§ **AIM OF THE EXERCISE**: Reproduce the first line and every line after it, exactly, through the one containing "return sleeve, np.concatenate([over[0], under[0, 1:]]), junction". Leave out the rest.

§ **DATA**:
______________________________

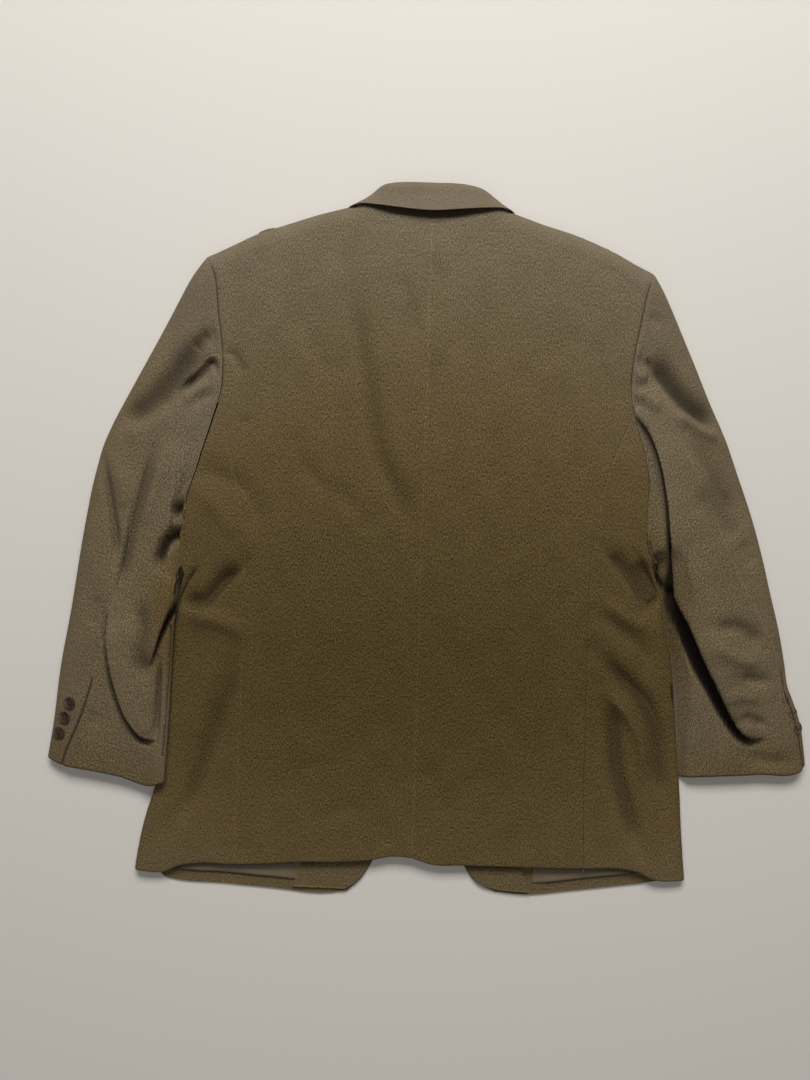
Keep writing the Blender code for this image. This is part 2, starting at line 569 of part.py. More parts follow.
def sleeve_panels(key, side):
    """The top sleeve and the under sleeve, and the armhole shares that the body follows."""
    sleeve = Sleeve(side, key)
    line = sleeve.seam_shares(side["hind_seam"])
    s = np.linspace(0, 1, SLEEVE_ROWS + 1)
    hind = np.interp(s, line[:, 0], line[:, 1])
    hind[0] = share_at(side["armhole"], side["hind_seam"][0])
    junction = share_at(side["armhole"], side["back_seam"][-1])
    split = (junction - hind[0]) / (1 - hind[0])
    beyond = np.concatenate([np.linspace(0, split, 3), split + (1 - split) * UNDER_SLEEVE])
    over = hind[:, None] * TOP_SLEEVE
    under = hind[:, None] + (1 - hind[:, None]) * beyond
    top_q = np.hstack([np.tile(2 - BELOW_SHARES[:-1], (len(s), 1)), over])
    under_q = np.hstack([under, np.tile(2 - UNDERARM_SHARES, (len(s), 1))])
    for name, q in (("top", top_q), ("under", under_q)):
        grid = sleeve.point(np.tile(s[:, None], (1, q.shape[1])), q)
        panel(f"sleeve_{name}_{key}", inset(grid, ARMHOLE_INSET), flip=key == "left")
    return sleeve, np.concatenate([over[0], under[0, 1:]]), junction


def collar_panel():
    """The collar: a stand that rises from the neck seam, folds over and falls as the leaf."""
    rows = np.array([[*n, *f, *e, *b] for n, f, e, b in COLLAR], float)
    rows = along(rows, np.linspace(0, 1, COLLAR_ROWS + 1))
    lines = []
    for row in rows:
        neck, fold, edge, facing = row[0:3], row[3:6], row[6:9], row[9:12]
        facing = facing / np.linalg.norm(facing) * COLLAR_TURN
        rise = (fold - neck) / np.linalg.norm(fold - neck)
        section = [neck, neck * 0.5 + (fold - facing) * 0.5, fold - facing,
                   fold + rise * COLLAR_TURN, fold + facing,
                   (fold + facing) * 0.55 + edge * 0.45, edge]
        lines.append(along(section, COLLAR_SECTION))
    grid = np.stack(lines, axis=1)
    grid[..., 2] = np.maximum(grid[..., 2], CLOTH / 2 + 0.8)
    return panel("collar", grid, offset=0.0)


def button(name, diameter, place, normal):
    """A round button with a raised rim, turned from its profile."""
    r, d = diameter / 2, BUTTON_DEPTH
    profile = [(0, 0), (0.62 * r, 0), (r, 0.42 * d), (0.9 * r, d), (0.68 * r, 0.74 * d),
               (0, 0.74 * d)]
    mesh = bpy.data.meshes.new(name)
    mesh.from_pydata([(x * MM, 0, z * MM) for x, z in profile[::-1]],
                     [(k, k + 1) for k in range(len(profile) - 1)], [])
    made = bpy.data.objects.new(name, mesh)
    jacket.objects.link(made)
    screw = made.modifiers.new("turned", "SCREW")
    screw.steps = screw.render_steps = BUTTON_STEPS
    screw.use_merge_vertices = True
    screw.merge_threshold = 0.00001
    made.location = [(c - m) * MM for c, m in zip(place, (*MIDDLE, 0))]
    made.rotation_euler = Vector(normal).to_track_quat("Z", "Y").to_euler()
    mesh.materials.append(material_named("horn"))
    return made


def cuff_button(name, sleeve, place):
    """A sleeve button, sewn to the sleeve's outer face where it lies."""
    s, q = np.meshgrid(np.linspace(0.5, 1, 200), np.linspace(0.005, 0.4, 200), indexing="ij")
    faces = sleeve.point(s, q)
    k = np.argmin(np.linalg.norm(faces[..., :2] - np.array(place), axis=-1))
    i, j = np.unravel_index(k, s.shape)
    i, j = np.clip(i, 3, 196), np.clip(j, 3, 196)
    normal = np.cross(faces[i + 3, j] - faces[i - 3, j], faces[i, j + 3] - faces[i, j - 3])
    normal *= np.sign(normal[2]) / np.linalg.norm(normal)
    button(name, BUTTON_SLEEVE, faces[i, j] + normal * BUTTON_SHANK, normal)


# ---------------------------------------------------------------- the jacket
for old in list(bpy.data.objects):
    bpy.data.objects.remove(old, do_unlink=True)
jacket = bpy.data.collections.new(NAME)
bpy.context.scene.collection.children.link(jacket)

for key, side in (("left", LEFT), ("right", RIGHT)):
    sleeve, shares, junction = sleeve_panels(key, side)
    back_panel(f"back_{key}", side, shares, junction)
    under_seam = side_panel(f"side_{key}", side, shares, junction)
    front_panel(f"front_{key}", side, under_seam, key == "right")
    lapel_panel(f"lapel_{key}", side)
    facing_panel(f"facing_{key}", side)
    lining_panel(f"lining_{key}", side)
    flap_panel(f"flap_{key}", side)
    for number, place in enumerate(side["cuff_buttons"], 1):
        cuff_button(f"cuff_button_{key}_{number}", sleeve, place)
collar_panel()
for number, place in enumerate(FRONT_BUTTONS, 1):
    button(f"front_button_{number}", BUTTON_FRONT, (*place, FRONT_LEVEL - LAYER), (0, 0, -1))
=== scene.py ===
import bmesh
import bpy
import numpy as np
from mathutils import Matrix, Vector


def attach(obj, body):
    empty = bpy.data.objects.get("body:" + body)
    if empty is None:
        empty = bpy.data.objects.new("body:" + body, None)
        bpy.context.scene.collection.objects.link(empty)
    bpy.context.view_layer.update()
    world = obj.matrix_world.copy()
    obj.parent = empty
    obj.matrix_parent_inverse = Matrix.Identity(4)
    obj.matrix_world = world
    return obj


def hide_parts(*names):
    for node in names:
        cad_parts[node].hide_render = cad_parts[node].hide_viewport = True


# A man's suit jacket of olive-brown worsted wool, buttoned and laid face down on a pale table.
# Lengths in the tables are millimetres, seen from above: x to the right, y towards the collar.
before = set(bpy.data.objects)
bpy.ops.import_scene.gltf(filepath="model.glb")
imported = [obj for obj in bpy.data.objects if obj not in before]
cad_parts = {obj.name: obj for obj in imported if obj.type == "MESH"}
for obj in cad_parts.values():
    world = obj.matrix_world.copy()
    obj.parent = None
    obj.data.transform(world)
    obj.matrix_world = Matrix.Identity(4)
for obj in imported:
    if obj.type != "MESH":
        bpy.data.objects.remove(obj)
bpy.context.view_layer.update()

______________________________

§ **WRITTEN SOLUTION**:
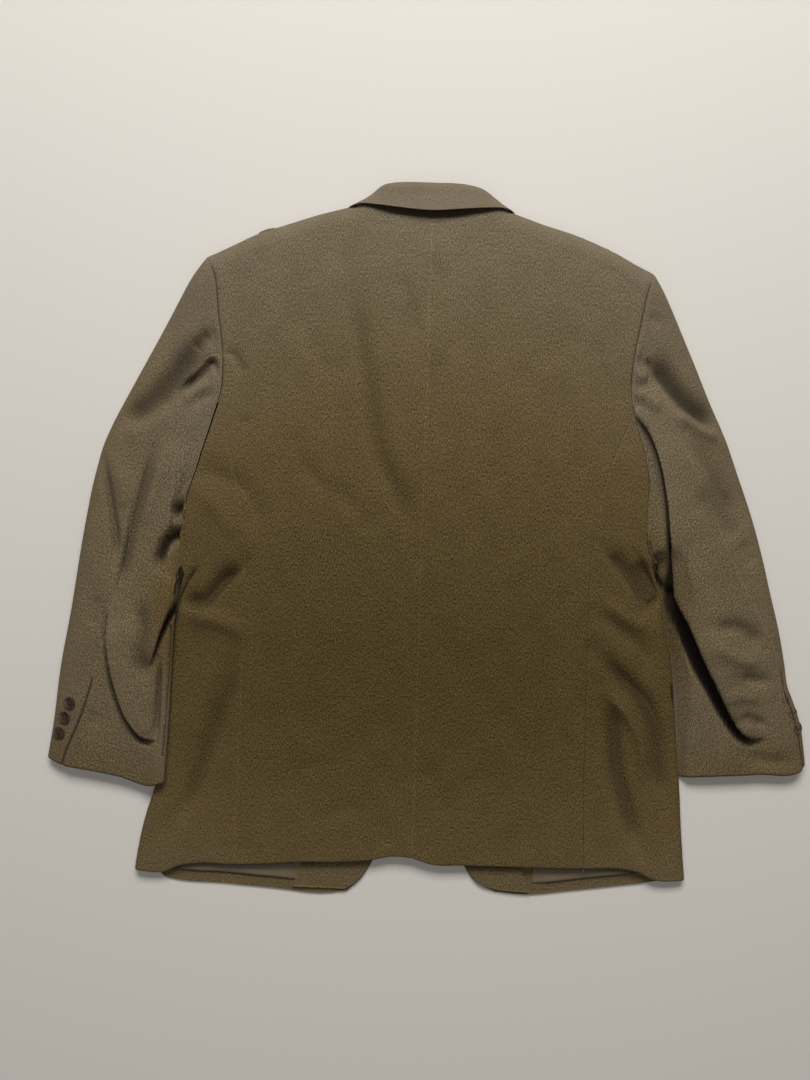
Keep writing the Blender code for this image. This is part 2, starting at line 569 of part.py. More parts follow.
def sleeve_panels(key, side):
    """The top sleeve and the under sleeve, and the armhole shares that the body follows."""
    sleeve = Sleeve(side, key)
    line = sleeve.seam_shares(side["hind_seam"])
    s = np.linspace(0, 1, SLEEVE_ROWS + 1)
    hind = np.interp(s, line[:, 0], line[:, 1])
    hind[0] = share_at(side["armhole"], side["hind_seam"][0])
    junction = share_at(side["armhole"], side["back_seam"][-1])
    split = (junction - hind[0]) / (1 - hind[0])
    beyond = np.concatenate([np.linspace(0, split, 3), split + (1 - split) * UNDER_SLEEVE])
    over = hind[:, None] * TOP_SLEEVE
    under = hind[:, None] + (1 - hind[:, None]) * beyond
    top_q = np.hstack([np.tile(2 - BELOW_SHARES[:-1], (len(s), 1)), over])
    under_q = np.hstack([under, np.tile(2 - UNDERARM_SHARES, (len(s), 1))])
    for name, q in (("top", top_q), ("under", under_q)):
        grid = sleeve.point(np.tile(s[:, None], (1, q.shape[1])), q)
        panel(f"sleeve_{name}_{key}", inset(grid, ARMHOLE_INSET), flip=key == "left")
    return sleeve, np.concatenate([over[0], under[0, 1:]]), junction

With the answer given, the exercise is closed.